Microsedimentological characterization as indicators of sedimentary processes and climate changes during Lateglacial at Laguna Potrok Aike, Santa Cruz, Argentina

Palaeoclimatic and paleoenvironmental high latitude records in the Southern Hemisphere are scarce compared to the northern counterpart. However, understanding global evolution of environmental systems during sudden climate changes is inseparable from an equivalent knowledge of both Hemispheres. In this context, a high-resolution study of lacustrine sediments from Laguna Potrok Aike, Santa Cruz province, Patagonia, Argentina, was conducted for the Lateglacial period using concurrent X-Ray Fluorescence (XRF) and Scanning electron microscope analyses. Peaks of Ca/Si and Mn, and occurrences of the green alga Phacotus lenticularis have been interpreted as variations in ventilation of the water column from 13.6 to 11.1 ka cal. BP. During this interval, mild climate conditions during the Younger Dryas are characterized by relatively weak westerlies favouring the formation of a stratified water body as indicated by preserved manganese and Ca/Si peaks and high Total Organic Carbon (TOC) values.
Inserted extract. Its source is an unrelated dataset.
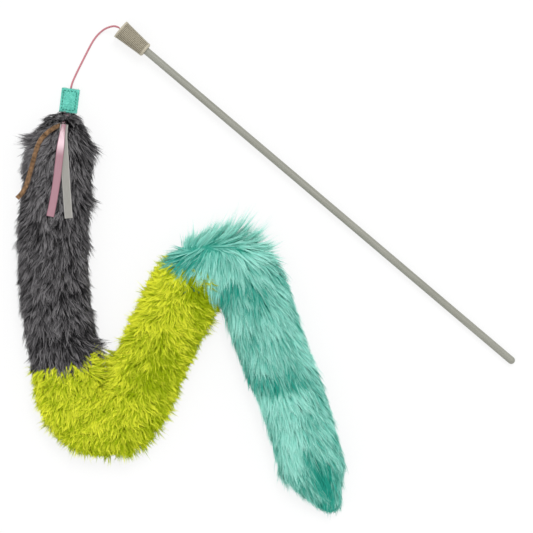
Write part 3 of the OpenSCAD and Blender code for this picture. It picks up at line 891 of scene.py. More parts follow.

In this environment, water in the epilimnion can reach sufficiently high temperature to allow P. lenticularis to grow. Colder conditions are marked by peaks in Ca without P. lenticularis and occur during the Antarctic Cold Reversal (ACR). In this Lateglacial interval, micropumices were also detected in large amount. Image analysis of thin sections allowed the counting and size measurement of detrital particles and micropumices separately. Micropumices significantly influence the iron and titanium content, hence preventing to use them as proxies of detrital input in this interval.